Growth-fund managers know this game by now, riding home-run stocks like
SDL to the top of the charts one year, only to see them fall to the bottom the
next. The only good news to emerge last week was Thursday's strong
earnings report from JDS Uniphase.

Surprisingly, fund managers who own SDL and other optics stocks weren't
falling over themselves to call the carnage a buying opportunity last week.
That's been the Pavlovian response of many investors when such cataclysms
have happened in the past. Yet, as noted, such talk was conspicuous by its
absence, as an unscientific sampling of scathed fund managers revealed.

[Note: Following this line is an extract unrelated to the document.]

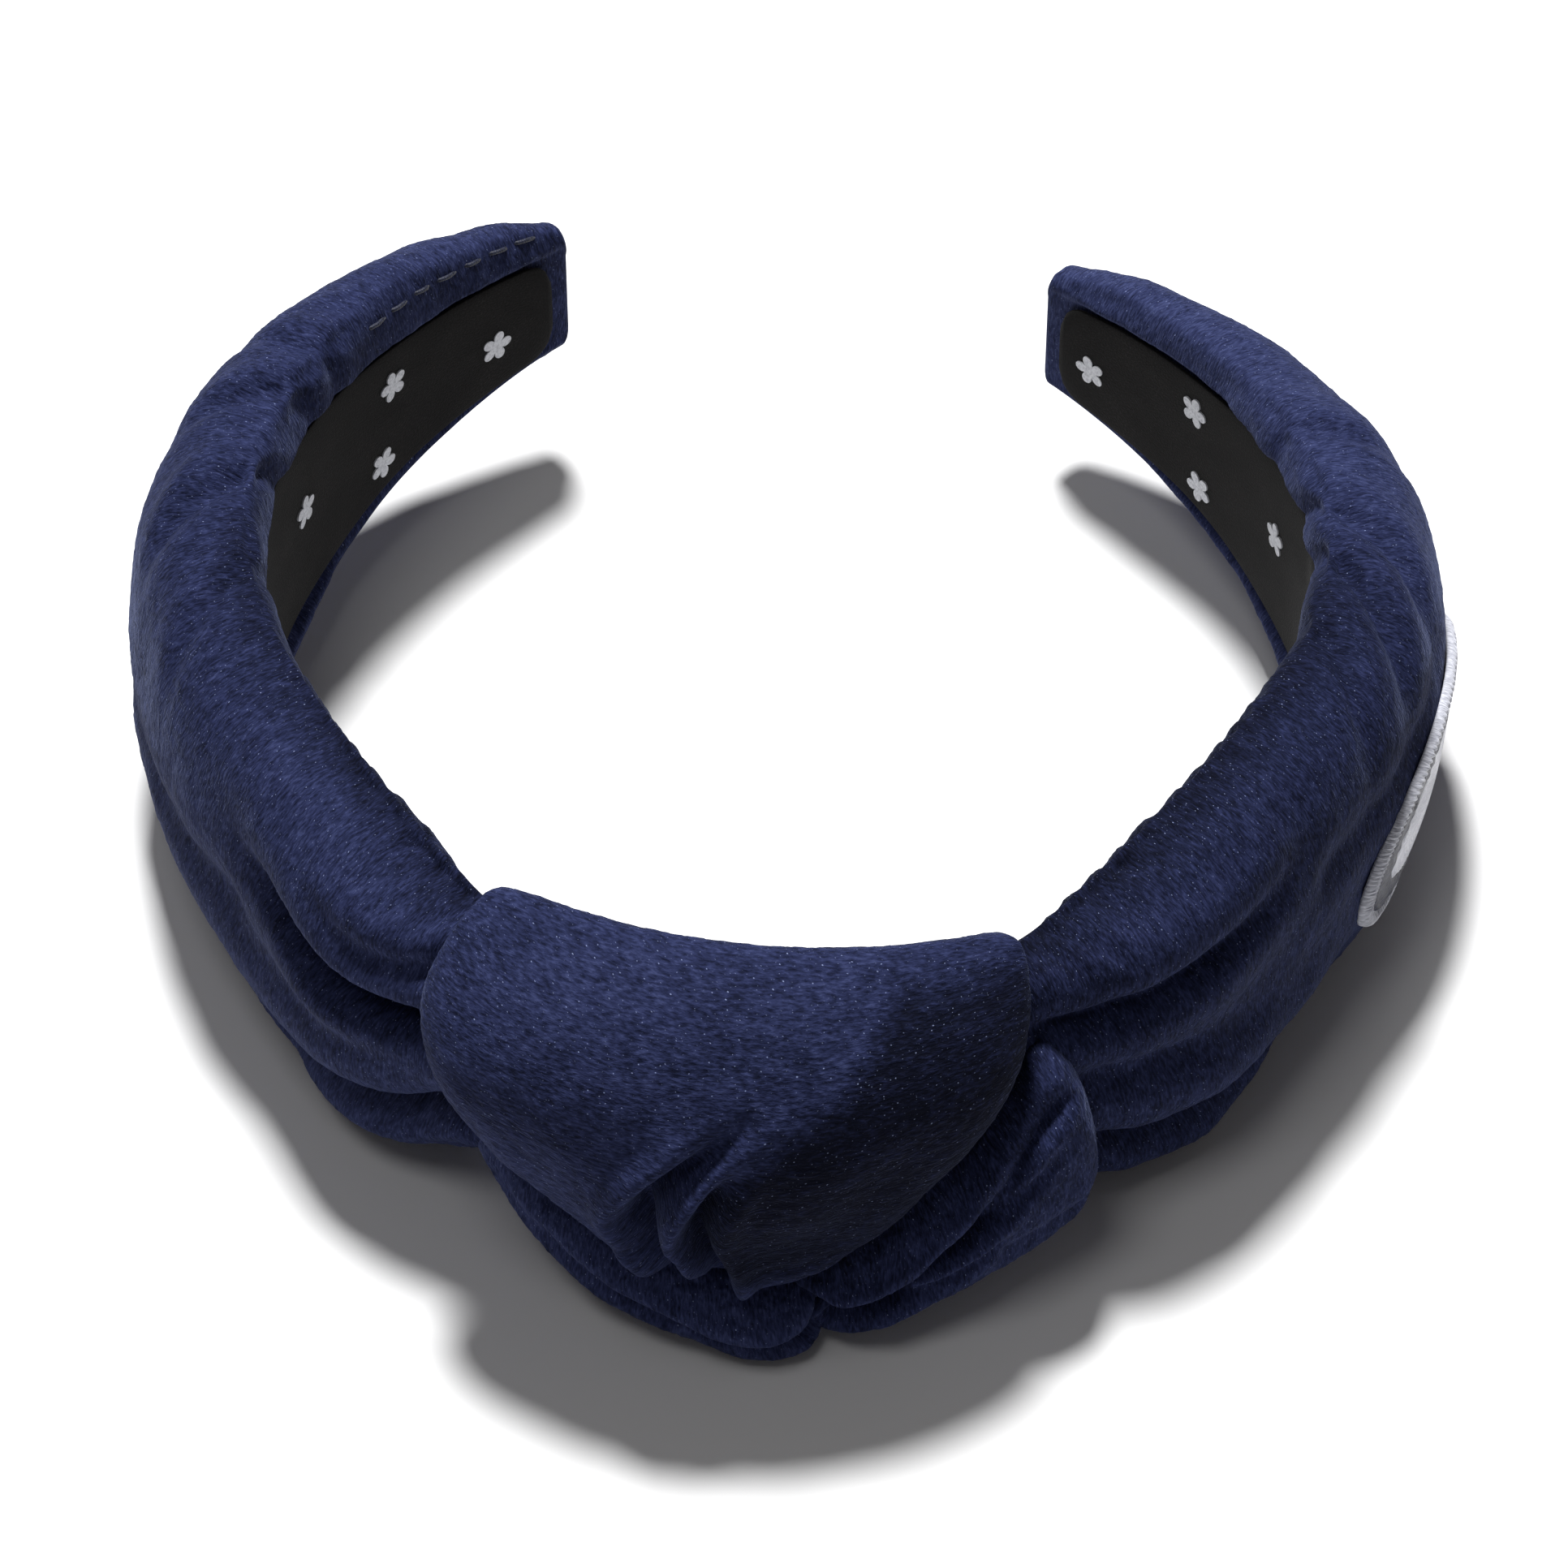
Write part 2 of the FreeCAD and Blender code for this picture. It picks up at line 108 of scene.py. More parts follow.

"It certainly is gut-wrenching, but it's part of the market," said Peter Conrad,
an analyst at Kopp Investment Advisors in Minnesota. SDL accounted for a
massive 14% of Kopp Emerging Growth Fund's $1 billion in assets. Conrad
doesn't see anything wrong with SDL's fundamentals, but Nortel's
announcement for the first time raised some questions about the demand for
fiberoptics. That proved problematic because the stocks' rich valuations
insinuated that "the outlook is perfect," Conrad said. In fact, the outlook is far
from perfect, although Kopp is neither selling nor buying SDL as a result of
the change in the share price.

The Nortel announcement, combined with earnings disappointments from
Lucent Technologies and other onetime industry stalwarts, have investors
worried that overall spending for communications equipment will slow in
2001. Bruce Bartlett, whose $3.8 billion Oppenheimer Growth Fund counts
SDL as its No. 5 holding, said he expected a slowdown in the optics space
next year, but that the Nortel announcement has forced the issue. "It came
sooner and with more force and velocity than we would have anticipated," he
concedes.

The structure of the optical-component supply market, which JDS Uniphase
dominates, will change dramatically in the year ahead, with as many as five
companies entering the fray. With a multitude of new companies hoping to
come public, earnings disappointments are likely to rise, Bartlett said.

Some of the fund companies hurt most by SDL's skid were Putnam Investors,
Janus, AIM Management and Invesco. All declined to comment for this story.